Task to complete:
Return the full material exactly.

Information supplied:

◆ ◆ ◆ ◆ ◆

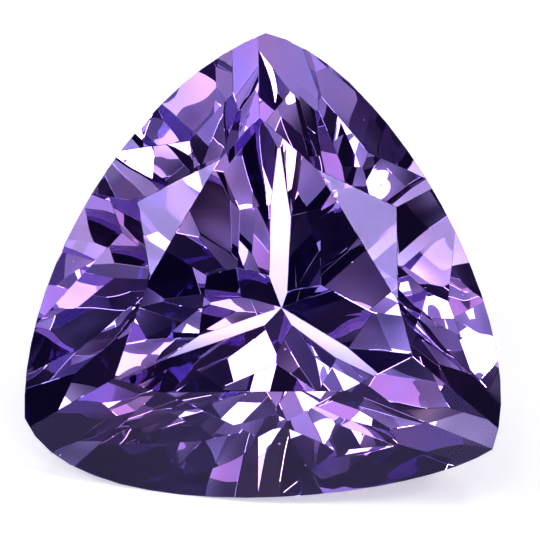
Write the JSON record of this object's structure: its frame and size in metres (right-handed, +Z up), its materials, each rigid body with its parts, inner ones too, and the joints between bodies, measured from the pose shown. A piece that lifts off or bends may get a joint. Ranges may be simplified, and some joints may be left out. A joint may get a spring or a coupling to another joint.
{
  "type": "faceted trillion-cut tanzanite gemstone",
  "caption": "Loose faceted gemstone: a bowed triangle with a flat table, a low crown and a deep pointed pavilion, violet-blue and see-through, lying on a pavilion facet.",
  "frame": {"origin": "on the resting surface, under the middle of the stone's box", "axes": "+Z up from the resting surface, -Y the side that the table leans to and faces, +X to the right as the table is looked at from the front"},
  "size_m": [0.0072, 0.0048, 0.0059],
  "materials": {
    "tanzanite_crystal": "polished, transparent violet-blue crystal"
  },
  "bodies": {
    "root": {"tanzanite": "tanzanite_crystal"}
  },
  "joints": []
}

◆ ◆ ◆ ◆ ◆

Output of the exercise:
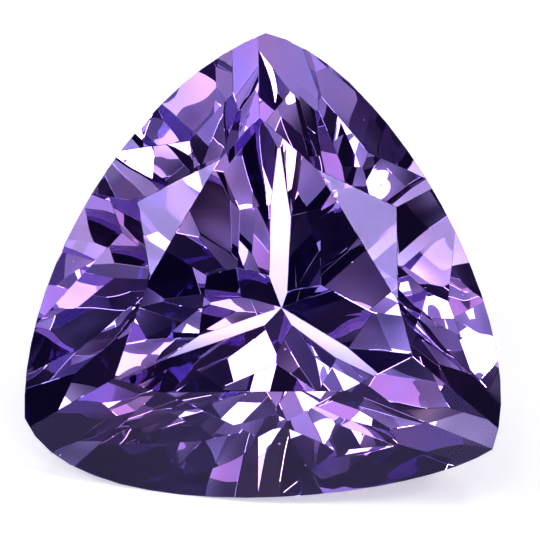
Write the JSON record of this object's structure: its frame and size in metres (right-handed, +Z up), its materials, each rigid body with its parts, inner ones too, and the joints between bodies, measured from the pose shown. A piece that lifts off or bends may get a joint. Ranges may be simplified, and some joints may be left out. A joint may get a spring or a coupling to another joint.
{
  "type": "faceted trillion-cut tanzanite gemstone",
  "caption": "Loose faceted gemstone: a bowed triangle with a flat table, a low crown and a deep pointed pavilion, violet-blue and see-through, lying on a pavilion facet.",
  "frame": {"origin": "on the resting surface, under the middle of the stone's box", "axes": "+Z up from the resting surface, -Y the side that the table leans to and faces, +X to the right as the table is looked at from the front"},
  "size_m": [0.0072, 0.0048, 0.0059],
  "materials": {
    "tanzanite_crystal": "polished, transparent violet-blue crystal"
  },
  "bodies": {
    "root": {"tanzanite": "tanzanite_crystal"}
  },
  "joints": []
}